■ **Required task**: Beginning with the very first line, please reproduce the entries exactly through the line containing "self.crease_across = np.array([-run[1], run[0]])".

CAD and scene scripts

****************************************

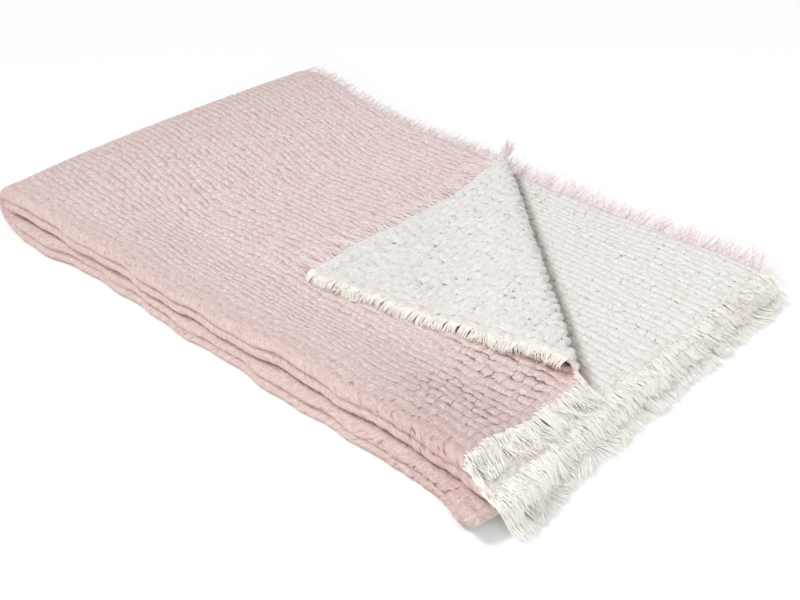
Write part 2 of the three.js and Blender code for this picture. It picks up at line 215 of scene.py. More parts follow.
class FoldedSheet:
    """Where each point of the flat cloth lies once both folds are made and the corner is turned.

    across runs over the width from the long fold, positive in the outer layers; along runs from
    the cross fold, positive in the upper half.
    """

    def __init__(self, width, length):
        self.half_width = width / 2
        self.half_length = length / 2
        run = CORNER_FOOT - CORNER_HEAD
        self.crease_across = np.array([-run[1], run[0]]) / np.hypot(*run)

    def fold_twice(self, across, along):
        run = along - CROSS_FOLD_SHIFT
        outer, inner = stack_heights(np.abs(run), 0 * across)
        bend_radius = (outer - inner) / 2
        turn = np.clip(across / bend_radius, -math.pi / 2, math.pi / 2)
        outward = (1 + np.sin(turn)) / 2
        outer, inner = stack_heights(0 * run, np.abs(across))
        end_radius = mix(inner, outer, outward)
        wrap = np.clip(run / end_radius, -math.pi / 2, math.pi / 2)
        x = END_RADIUS - end_radius * np.cos(wrap)
        x = x + np.maximum(0, np.abs(run) - end_radius * math.pi / 2)
        upper = (1 + np.sin(wrap)) / 2
        front = mix(eased_table(FRONT_LINE, "lower", x), eased_table(FRONT_LINE, "upper", x), upper)
        waves = sum(wave[0] * np.sin(x / wave[1] + wave[2] + wave[3] * upper) for wave in FRONT_WAVES)
        front = front + waves * fade(x, FRONT_WAVES_END)
        depth = eased_table(FRONT_LINE, "crease", x) + CREASE_WAVES * waves
        pressed = depth * np.exp(-((turn / CREASE_SPREAD) ** 2))
        y = bend_radius * (1 - np.cos(turn)) + np.maximum(0, np.abs(across) - bend_radius * math.pi / 2)
        y = y + front * fade(np.abs(across), FRONT_RISE) + pressed
        outer, inner = stack_heights(x, np.abs(across))
        z = outer + SEAT + mix(inner, outer, outward) * np.sin(wrap)
        return np.stack([x, y, z], -1)

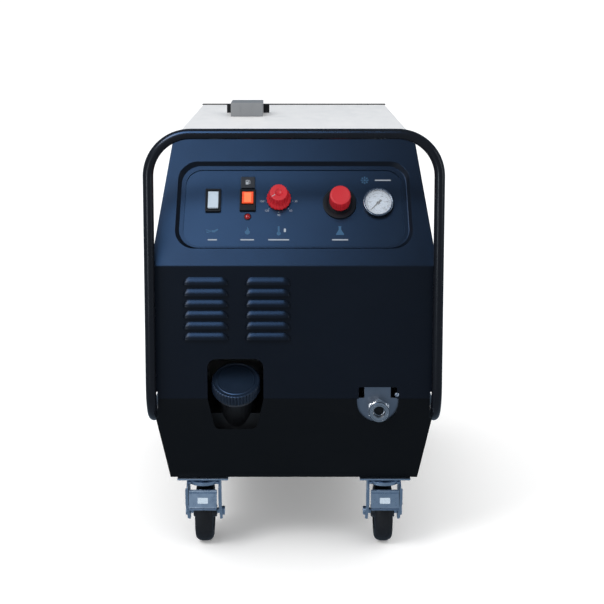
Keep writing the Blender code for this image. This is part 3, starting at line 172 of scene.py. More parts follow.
finish("zinc", (0.52, 0.60, 0.70), 0.30, 1.0, vary=0.10, rough_vary=0.05, grain=900, blotch=30, bump=0.000004)
finish("tyre", (0.0075, 0.0085, 0.0110), 0.58, vary=0.3, specular=0.3, grain=1200, bump=0.00012, blotch=35)
finish("rim", (0.020, 0.024, 0.032), 0.42, vary=0.2, specular=0.4, grain=900, bump=0.00004)
finish("seal", (0.012, 0.012, 0.013), 0.7, vary=0.2, grain=1000, bump=0.00008)
finish("black_plastic", (0.0045, 0.0060, 0.0090), 0.42, vary=0.2, specular=0.35, grain=1700, bump=0.00005)
finish("cap_plastic", (0.0060, 0.0120, 0.0240), 0.36, vary=0.22, rough_vary=0.04, specular=0.36, grain=1500,
       bump=0.00004, blotch=25)
finish("white_plastic", (0.42, 0.50, 0.58), 0.32, vary=0.03, grain=1500, bump=0.00003)
finish("orange_plastic", (0.78, 0.075, 0.018), 0.24, vary=0.08, grain=1500, coat=0.4, bump=0.00002)
finish("orange_light", (0.93, 0.20, 0.07), 0.28, vary=0.06, grain=1500, bump=0.00002)
finish("red_plastic", (0.44, 0.012, 0.020), 0.40, vary=0.12, grain=1500, bump=0.00005, specular=0.4)
finish("red_lens", (0.24, 0.006, 0.008), 0.12, vary=0.1, grain=900, bump=0.00001, coat=0.6)
finish("gauge_steel", (0.24, 0.27, 0.32), 0.25, 1.0, vary=0.08, grain=600, blotch=50, bump=0.00001)
finish("dial_white", (0.40, 0.46, 0.54), 0.45, vary=0.02, grain=1500, bump=0.00001)
finish("clear_lens", (0.90, 0.95, 1.0), 0.05, vary=0.01, rough_vary=0.02, grain=200,
       bump=0.000002, alpha=0.10)
finish("tank_plastic", (0.0065, 0.0075, 0.0095), 0.48, vary=0.25, specular=0.4, grain=900, bump=0.00010)
finish("motor_cast", (0.13, 0.16, 0.20), 0.50, vary=0.15, grain=700, bump=0.00020)
finish("fan_plastic", (0.02, 0.022, 0.026), 0.5, vary=0.2, grain=1200)
finish("grey_paint", (0.20, 0.21, 0.22), 0.45, vary=0.06, grain=1300, bump=0.00006)
finish("brass", (0.70, 0.50, 0.22), 0.32, 1.0, vary=0.12, grain=800, blotch=60)
finish("burner_alloy", (0.55, 0.56, 0.58), 0.42, 1.0, vary=0.1, grain=800)
finish("copper_pipe", (0.70, 0.34, 0.20), 0.30, 1.0, vary=0.15, grain=700, blotch=40)
finish("print_blue", (0.016, 0.080, 0.165), 0.5, vary=0.05, grain=2000, bump=0.00001)
finish("print_white", (0.30, 0.33, 0.37), 0.5, vary=0.03, grain=2000, bump=0.00001)
finish("print_black", (0.012, 0.013, 0.016), 0.5, vary=0.05, grain=2000, bump=0.00001)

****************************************

■ **Solved problem**:
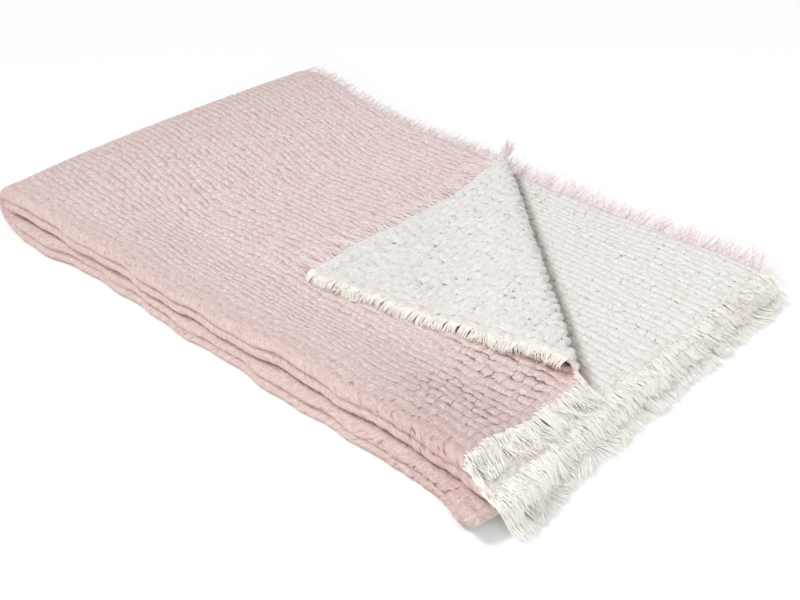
Write part 2 of the three.js and Blender code for this picture. It picks up at line 215 of scene.py. More parts follow.
class FoldedSheet:
    """Where each point of the flat cloth lies once both folds are made and the corner is turned.

    across runs over the width from the long fold, positive in the outer layers; along runs from
    the cross fold, positive in the upper half.
    """

    def __init__(self, width, length):
        self.half_width = width / 2
        self.half_length = length / 2
        run = CORNER_FOOT - CORNER_HEAD
        self.crease_across = np.array([-run[1], run[0]]) / np.hypot(*run)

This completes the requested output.